Extracted records:

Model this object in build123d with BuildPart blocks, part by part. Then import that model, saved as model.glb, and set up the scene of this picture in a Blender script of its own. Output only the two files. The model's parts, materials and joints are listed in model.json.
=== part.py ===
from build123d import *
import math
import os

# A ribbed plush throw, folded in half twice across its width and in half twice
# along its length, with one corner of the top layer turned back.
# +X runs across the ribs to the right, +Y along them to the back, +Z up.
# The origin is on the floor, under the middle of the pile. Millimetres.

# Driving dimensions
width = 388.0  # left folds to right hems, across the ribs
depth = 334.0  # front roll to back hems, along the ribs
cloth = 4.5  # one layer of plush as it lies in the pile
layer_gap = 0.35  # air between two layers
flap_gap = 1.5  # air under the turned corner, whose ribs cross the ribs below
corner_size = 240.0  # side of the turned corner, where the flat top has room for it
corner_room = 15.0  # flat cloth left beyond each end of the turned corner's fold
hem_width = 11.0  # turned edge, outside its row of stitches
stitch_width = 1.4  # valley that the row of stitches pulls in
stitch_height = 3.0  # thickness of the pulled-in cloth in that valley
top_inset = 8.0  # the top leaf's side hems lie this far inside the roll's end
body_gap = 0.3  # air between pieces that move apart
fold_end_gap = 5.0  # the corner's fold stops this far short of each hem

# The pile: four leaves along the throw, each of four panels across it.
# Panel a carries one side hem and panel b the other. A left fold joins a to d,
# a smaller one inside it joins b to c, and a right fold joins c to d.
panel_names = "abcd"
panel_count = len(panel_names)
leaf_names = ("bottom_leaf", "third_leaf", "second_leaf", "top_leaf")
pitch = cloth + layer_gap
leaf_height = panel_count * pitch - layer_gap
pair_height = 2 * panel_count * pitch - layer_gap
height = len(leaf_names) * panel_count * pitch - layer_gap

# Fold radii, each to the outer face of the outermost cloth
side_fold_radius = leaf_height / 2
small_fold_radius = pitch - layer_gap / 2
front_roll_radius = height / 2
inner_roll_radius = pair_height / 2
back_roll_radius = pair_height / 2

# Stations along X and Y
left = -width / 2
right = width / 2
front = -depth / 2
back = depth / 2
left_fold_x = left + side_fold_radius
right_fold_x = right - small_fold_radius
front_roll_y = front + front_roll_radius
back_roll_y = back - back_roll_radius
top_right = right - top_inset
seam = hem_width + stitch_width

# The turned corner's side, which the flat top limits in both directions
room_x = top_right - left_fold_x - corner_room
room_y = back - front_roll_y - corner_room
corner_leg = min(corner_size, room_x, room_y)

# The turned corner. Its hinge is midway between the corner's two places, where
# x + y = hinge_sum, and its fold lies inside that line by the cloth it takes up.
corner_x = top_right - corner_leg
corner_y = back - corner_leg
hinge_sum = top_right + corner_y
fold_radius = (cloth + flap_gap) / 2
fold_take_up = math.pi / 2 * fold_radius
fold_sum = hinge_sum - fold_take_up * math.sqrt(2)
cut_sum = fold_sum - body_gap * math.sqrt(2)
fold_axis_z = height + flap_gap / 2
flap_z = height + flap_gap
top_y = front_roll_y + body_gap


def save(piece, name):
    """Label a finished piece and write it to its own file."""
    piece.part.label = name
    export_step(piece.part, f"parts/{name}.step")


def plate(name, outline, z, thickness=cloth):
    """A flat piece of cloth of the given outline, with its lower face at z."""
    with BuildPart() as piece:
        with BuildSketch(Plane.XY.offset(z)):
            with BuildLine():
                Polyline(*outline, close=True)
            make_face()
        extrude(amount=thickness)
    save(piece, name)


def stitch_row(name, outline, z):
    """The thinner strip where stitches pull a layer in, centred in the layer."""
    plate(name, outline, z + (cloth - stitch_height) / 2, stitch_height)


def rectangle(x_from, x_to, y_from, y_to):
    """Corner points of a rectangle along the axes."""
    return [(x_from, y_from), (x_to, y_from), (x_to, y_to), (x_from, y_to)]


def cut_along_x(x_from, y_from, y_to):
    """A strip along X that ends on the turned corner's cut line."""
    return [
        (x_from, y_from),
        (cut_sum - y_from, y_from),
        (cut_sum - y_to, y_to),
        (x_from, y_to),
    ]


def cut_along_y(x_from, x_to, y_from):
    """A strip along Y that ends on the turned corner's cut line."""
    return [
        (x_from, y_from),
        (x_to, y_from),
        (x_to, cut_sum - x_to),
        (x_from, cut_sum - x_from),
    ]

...

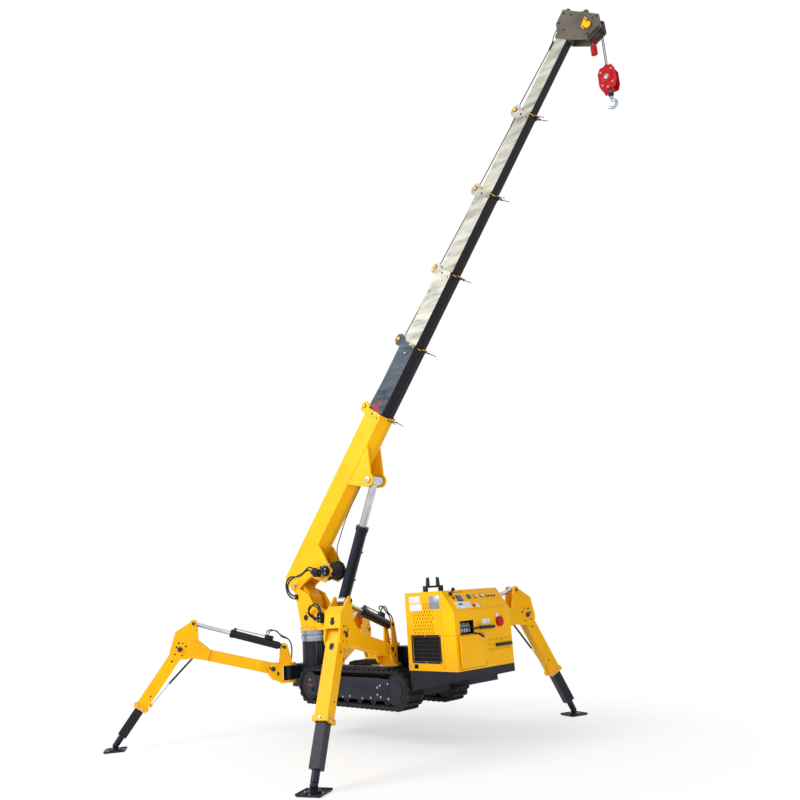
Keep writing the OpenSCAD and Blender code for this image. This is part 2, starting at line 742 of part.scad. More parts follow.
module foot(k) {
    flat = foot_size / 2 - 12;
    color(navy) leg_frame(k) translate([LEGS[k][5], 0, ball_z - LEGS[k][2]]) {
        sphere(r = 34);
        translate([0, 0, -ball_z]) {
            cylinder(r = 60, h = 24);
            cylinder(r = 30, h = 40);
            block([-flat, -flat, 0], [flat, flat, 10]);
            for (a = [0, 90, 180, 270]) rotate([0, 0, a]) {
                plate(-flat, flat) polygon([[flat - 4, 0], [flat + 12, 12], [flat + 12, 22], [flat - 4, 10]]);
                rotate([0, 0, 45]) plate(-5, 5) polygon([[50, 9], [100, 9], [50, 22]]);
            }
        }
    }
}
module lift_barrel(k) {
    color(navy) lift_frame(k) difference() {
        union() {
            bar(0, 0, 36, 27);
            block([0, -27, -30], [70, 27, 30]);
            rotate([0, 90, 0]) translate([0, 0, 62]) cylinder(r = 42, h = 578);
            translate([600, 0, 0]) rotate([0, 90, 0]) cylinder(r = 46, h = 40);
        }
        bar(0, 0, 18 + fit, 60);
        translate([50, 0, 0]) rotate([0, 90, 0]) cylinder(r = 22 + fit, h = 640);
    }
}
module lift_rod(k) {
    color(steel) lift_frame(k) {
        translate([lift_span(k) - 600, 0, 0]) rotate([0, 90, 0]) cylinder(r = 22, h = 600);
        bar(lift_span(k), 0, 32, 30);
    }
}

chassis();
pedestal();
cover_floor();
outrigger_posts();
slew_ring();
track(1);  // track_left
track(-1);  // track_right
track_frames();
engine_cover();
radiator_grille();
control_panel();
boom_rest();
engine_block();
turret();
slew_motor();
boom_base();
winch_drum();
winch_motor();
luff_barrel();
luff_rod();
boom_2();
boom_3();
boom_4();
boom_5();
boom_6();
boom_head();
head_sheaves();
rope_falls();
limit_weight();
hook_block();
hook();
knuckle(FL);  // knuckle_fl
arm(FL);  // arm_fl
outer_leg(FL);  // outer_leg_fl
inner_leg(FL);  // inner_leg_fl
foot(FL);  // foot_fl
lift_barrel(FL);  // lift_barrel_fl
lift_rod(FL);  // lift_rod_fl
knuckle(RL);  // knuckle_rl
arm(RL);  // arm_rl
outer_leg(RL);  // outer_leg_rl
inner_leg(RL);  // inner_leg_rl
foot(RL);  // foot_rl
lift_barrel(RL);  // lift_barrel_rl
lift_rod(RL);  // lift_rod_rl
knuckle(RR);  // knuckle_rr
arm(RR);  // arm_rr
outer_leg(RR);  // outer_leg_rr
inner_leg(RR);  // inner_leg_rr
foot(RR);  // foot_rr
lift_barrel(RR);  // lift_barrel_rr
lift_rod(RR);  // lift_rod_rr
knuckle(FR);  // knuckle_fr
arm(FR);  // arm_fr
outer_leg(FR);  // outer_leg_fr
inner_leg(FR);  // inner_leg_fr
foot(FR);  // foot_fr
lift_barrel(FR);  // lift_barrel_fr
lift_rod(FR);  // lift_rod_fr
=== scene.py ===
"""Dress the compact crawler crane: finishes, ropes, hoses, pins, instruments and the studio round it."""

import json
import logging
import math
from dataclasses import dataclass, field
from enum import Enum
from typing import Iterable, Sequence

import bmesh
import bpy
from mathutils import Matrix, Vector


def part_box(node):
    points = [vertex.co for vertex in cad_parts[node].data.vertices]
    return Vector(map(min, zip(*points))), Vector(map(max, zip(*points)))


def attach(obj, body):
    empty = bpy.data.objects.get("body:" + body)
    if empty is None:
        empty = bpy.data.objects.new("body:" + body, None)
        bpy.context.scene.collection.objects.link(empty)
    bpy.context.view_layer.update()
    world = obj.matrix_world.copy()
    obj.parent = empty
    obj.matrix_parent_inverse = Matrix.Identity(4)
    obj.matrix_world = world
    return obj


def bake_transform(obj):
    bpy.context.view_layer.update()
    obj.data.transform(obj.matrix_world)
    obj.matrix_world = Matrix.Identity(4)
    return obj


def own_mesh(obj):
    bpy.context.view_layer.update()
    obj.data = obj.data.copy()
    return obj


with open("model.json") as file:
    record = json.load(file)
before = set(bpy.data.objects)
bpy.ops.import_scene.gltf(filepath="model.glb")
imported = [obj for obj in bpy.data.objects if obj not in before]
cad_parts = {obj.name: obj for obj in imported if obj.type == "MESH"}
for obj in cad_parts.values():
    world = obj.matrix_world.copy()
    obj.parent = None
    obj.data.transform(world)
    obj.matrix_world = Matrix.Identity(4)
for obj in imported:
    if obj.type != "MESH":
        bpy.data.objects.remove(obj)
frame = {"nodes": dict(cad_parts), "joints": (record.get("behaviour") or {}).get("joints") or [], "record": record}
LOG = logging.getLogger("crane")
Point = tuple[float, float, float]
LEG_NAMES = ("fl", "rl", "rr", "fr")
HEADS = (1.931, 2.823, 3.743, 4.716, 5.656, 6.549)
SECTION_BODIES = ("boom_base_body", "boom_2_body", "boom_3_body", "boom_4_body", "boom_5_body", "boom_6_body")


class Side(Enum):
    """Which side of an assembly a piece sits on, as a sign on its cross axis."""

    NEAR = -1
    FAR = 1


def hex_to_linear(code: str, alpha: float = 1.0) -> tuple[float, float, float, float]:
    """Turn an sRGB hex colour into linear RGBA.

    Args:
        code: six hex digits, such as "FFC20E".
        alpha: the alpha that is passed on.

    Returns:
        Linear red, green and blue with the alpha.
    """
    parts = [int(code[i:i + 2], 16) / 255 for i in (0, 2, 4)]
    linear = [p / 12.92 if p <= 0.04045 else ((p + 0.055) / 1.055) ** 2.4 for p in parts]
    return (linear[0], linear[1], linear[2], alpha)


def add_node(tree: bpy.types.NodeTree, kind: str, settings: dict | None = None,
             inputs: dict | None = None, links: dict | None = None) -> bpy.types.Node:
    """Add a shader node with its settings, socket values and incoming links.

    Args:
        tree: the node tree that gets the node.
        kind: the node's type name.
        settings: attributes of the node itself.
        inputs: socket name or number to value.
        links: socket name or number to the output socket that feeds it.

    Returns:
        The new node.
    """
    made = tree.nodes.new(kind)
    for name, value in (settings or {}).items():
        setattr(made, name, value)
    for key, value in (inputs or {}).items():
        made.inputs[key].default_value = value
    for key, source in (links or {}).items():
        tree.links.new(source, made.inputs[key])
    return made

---

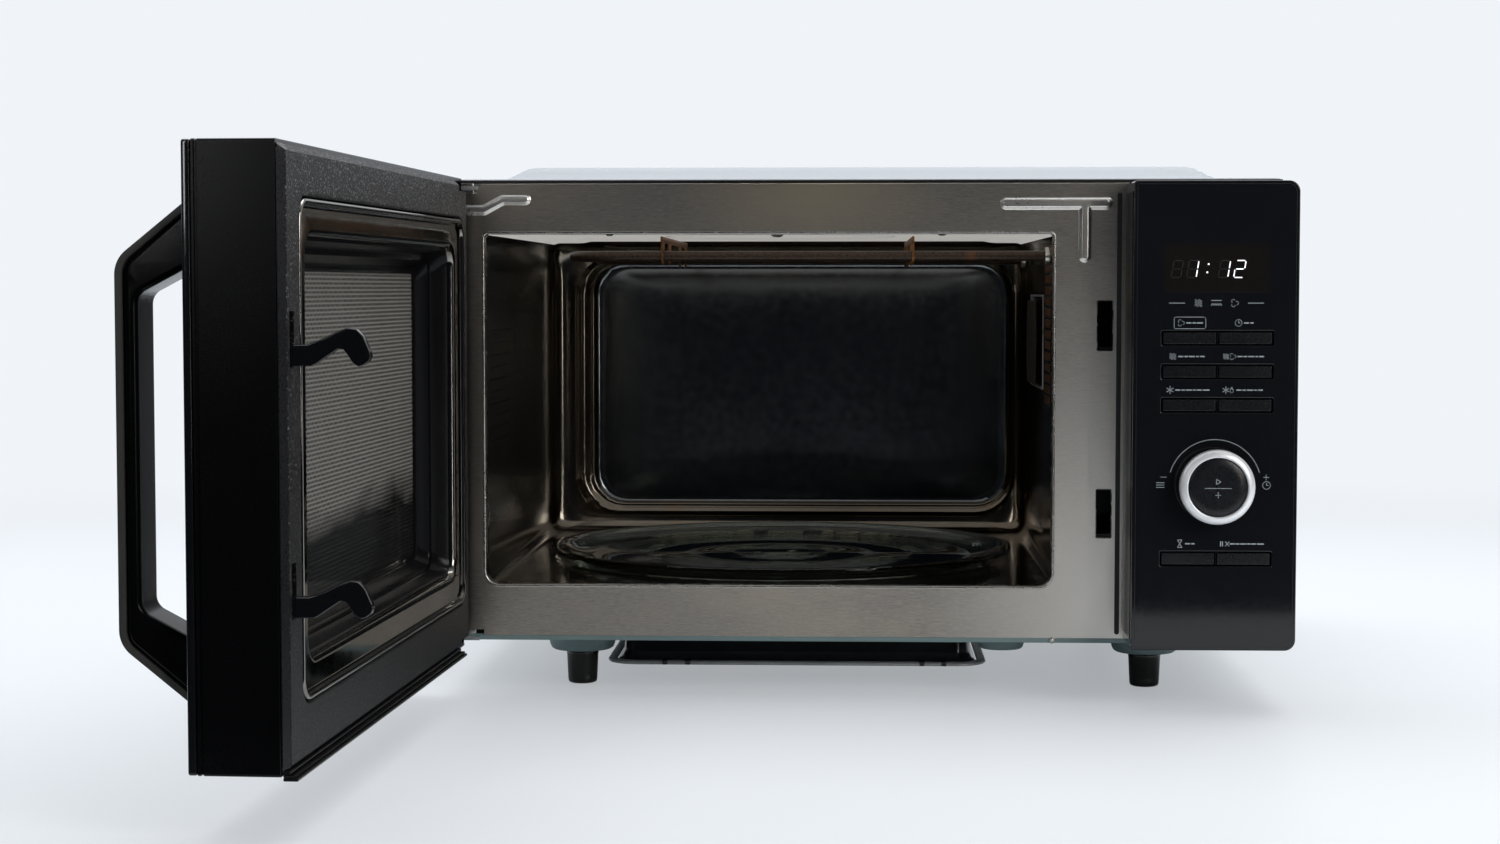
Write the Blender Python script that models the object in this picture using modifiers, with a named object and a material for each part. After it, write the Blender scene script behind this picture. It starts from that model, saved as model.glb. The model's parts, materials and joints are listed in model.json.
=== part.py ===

Task brief:
Find each line holding "dict". Copy it out.

Answer to the exercise:
frame = {"nodes": dict(cad_parts), "joints": (record.get("behaviour") or {}).get("joints") or [], "record": record}
def add_node(tree: bpy.types.NodeTree, kind: str, settings: dict | None = None,
             inputs: dict | None = None, links: dict | None = None) -> bpy.types.Node:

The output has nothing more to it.